>> Start

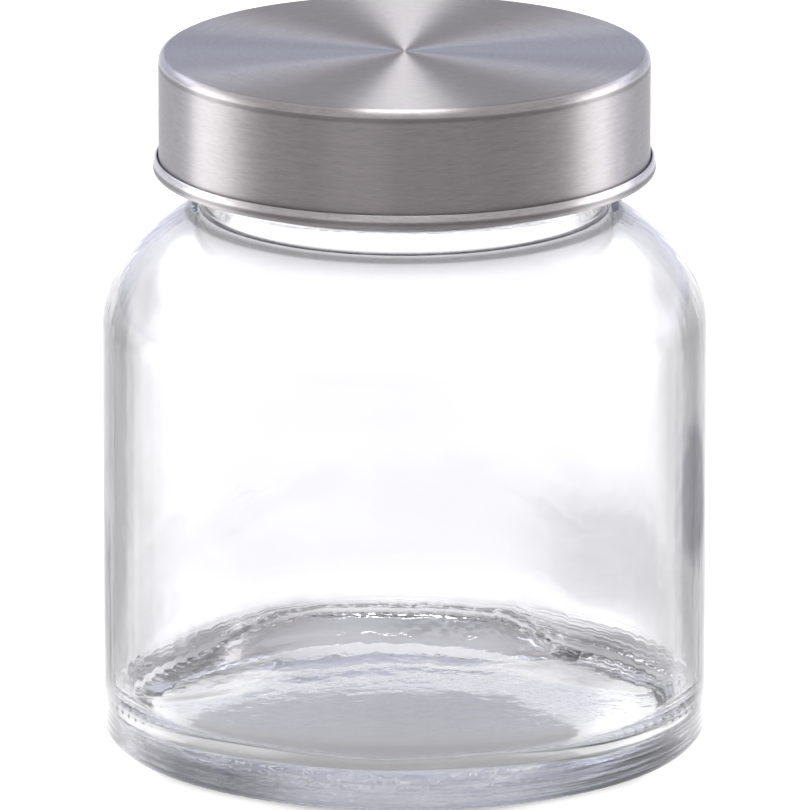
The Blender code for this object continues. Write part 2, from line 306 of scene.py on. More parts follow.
def ridge_height(turn, height, sizes, top, span, foot, crest):
    """Share of the thread's depth at each point of a wall, from 0 to 1.

    Each start falls clockwise from the height top at its own angle by lead / 360 a degree. The
    ridge is 1 across its crest, slopes smoothly to 0 at its foot and sinks over the run-out at
    both ends. Where ridges overlap the higher one counts.
    """
    share = np.zeros(np.broadcast(turn, height).shape)
    for start in range(sizes.starts):
        along = np.mod(2 * math.pi * start / sizes.starts - turn, 2 * math.pi)
        middle = top - sizes.lead * along / (2 * math.pi)
        slope = 1 - smooth(np.abs(height - middle), 0.5 * crest, 0.5 * foot)
        ends = np.clip(np.minimum(along, span - along) / sizes.run_out, 0.0, 1.0)
        share = np.maximum(share, slope * smooth(ends, 0.0, 1.0))
    return share


# The glass body
UNDERSIDE_RINGS, FLOOR_RINGS = 32, 18


def glass_profile(s):
    """The glass body's outline from the underside's pole to the inner floor's pole."""
    bearing_out = s.radius - s.heel
    bearing_in = bearing_out - s.bearing
    share = np.linspace(0.0, 1.0, UNDERSIDE_RINGS + 1)[1:]
    under = np.column_stack((bearing_in * share, s.push_up * (1 - share ** 2)))
    centre = (s.radius - s.shoulder_run, s.shoulder_low)
    end = math.degrees(math.acos((s.waist + s.fillet - centre[0]) / s.shoulder_run))
    outer = arc(centre, (s.shoulder_run, s.shoulder_rise), 0, end, 22)
    waist_low = outer[-1, 1] + s.fillet_rise
    bead_mid = 0.5 * (s.bead_low + s.bead_high)
    bead_half = 0.5 * (s.bead_high - s.bead_low)
    inner_run, inner_rise = s.shoulder_run - s.wall, s.shoulder_rise - s.wall
    throat_cos = (s.mouth + s.throat - centre[0]) / inner_run
    throat = s.shoulder_low + inner_rise * math.sqrt(1 - throat_cos ** 2)
    inner = arc(centre, (inner_run, inner_rise), math.degrees(math.acos(throat_cos)), 0, 17)
    flat = s.radius - s.wall - s.floor_corner
    floor_share = np.linspace(1.0, 0.0, FLOOR_RINGS + 1)[:-1]
    floor = np.column_stack((flat * floor_share, s.floor + s.floor_crown * (1 - floor_share ** 2)))
    rim_low = s.rim_height - s.rim_round
    return join(
        under,
        line((bearing_in, 0), (bearing_out, 0), 6),
        arc((bearing_out, s.heel), (s.heel, s.heel), -90, 0, 8),
        line((s.radius, s.heel), (s.radius, s.seam_top), 20),
        line((s.radius, s.seam_top), (s.radius, s.shoulder_low), 10),
        outer,
        bend(outer[-1], (s.waist, waist_low - 0.5 * s.fillet_rise), (s.waist, waist_low), 4),
        line((s.waist, waist_low), (s.waist, s.bead_low - s.bead_foot), 3),
        bend((s.waist, s.bead_low - s.bead_foot), (s.waist, s.bead_low - 0.2 * s.bead_foot),
             (s.finish, s.bead_low), 4),
        arc((s.finish, bead_mid), (s.bead_out, bead_half), -90, 90, 8),
        line((s.finish, s.bead_high), (s.finish, rim_low), 31),
        arc((s.finish - s.rim_round, rim_low), (s.rim_round, s.rim_round), 0, 90, 5),
        arc((s.mouth + s.rim_round, rim_low), (s.rim_round, s.rim_round), 90, 180, 5),
        line((s.mouth, rim_low), (s.mouth, throat + s.throat), 4),
        bend((s.mouth, throat + s.throat), (s.mouth, throat), inner[0], 4),
        inner,
        line((s.radius - s.wall, s.shoulder_low),
             (s.radius - s.wall, s.floor + s.floor_corner), 18),
        arc((flat, s.floor + s.floor_corner), (s.floor_corner, s.floor_corner), 0, -90, 16),
        floor,
    )


# The inner corner round the jar: bands of the angle in degrees, from 0 at the right to 90 at the
# back, for the hump, the two dips and the ripples beside the hump
HUMP_BAND = ((52.0, 66.0), (112.0, 152.0))
DIP_BANDS = (((6.0, 26.0), (48.0, 60.0), 0.8), ((134.0, 150.0), (166.0, 184.0), 0.7))
FLOW_BAND = ((40.0, 52.0), (66.0, 80.0))
# The inner wall's waves: share, waves a turn, radians a metre of height, and start
WALL_WAVES = ((0.45, 2, 38, 0.7), (0.30, 3, -61, 0.0), (0.25, 5, 95, 2.1))
# The inner floor's ripples and slow waves: radians a metre across and back, and start
FLOW_WAVES = ((1900, 700, 0.0), (-500, 2300, 1.0))
SLOW_WAVES = ((150, 60, 0.4), (-70, 95, 1.9))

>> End

• **Instructions to follow**
Return the opening line of the data and every line after it through the line containing "from 0 to 1.", please, exactly as written and with nothing added.

• **Exercise result**
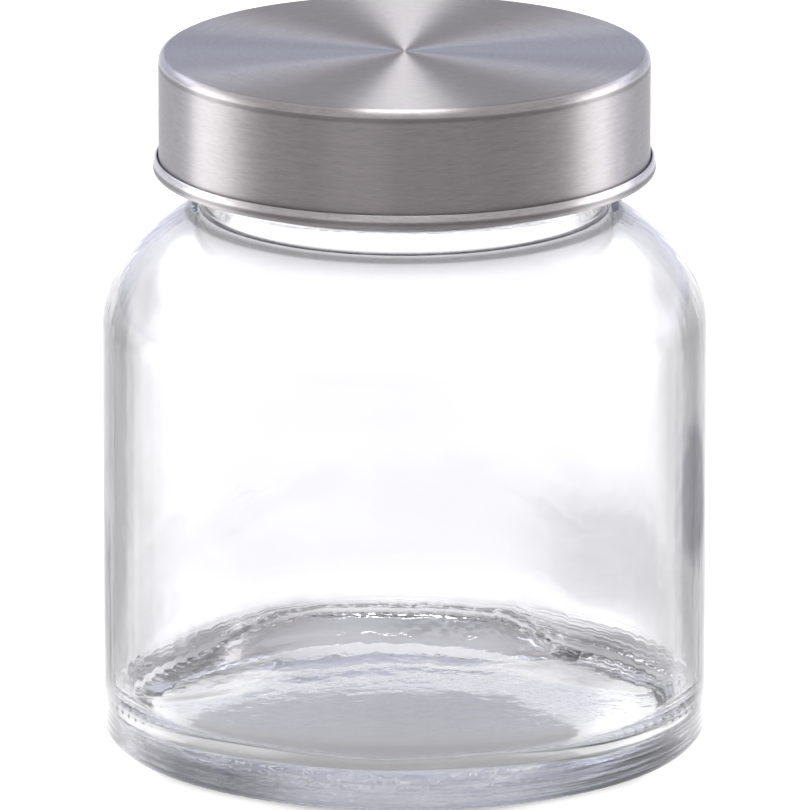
The Blender code for this object continues. Write part 2, from line 306 of scene.py on. More parts follow.
def ridge_height(turn, height, sizes, top, span, foot, crest):
    """Share of the thread's depth at each point of a wall, from 0 to 1.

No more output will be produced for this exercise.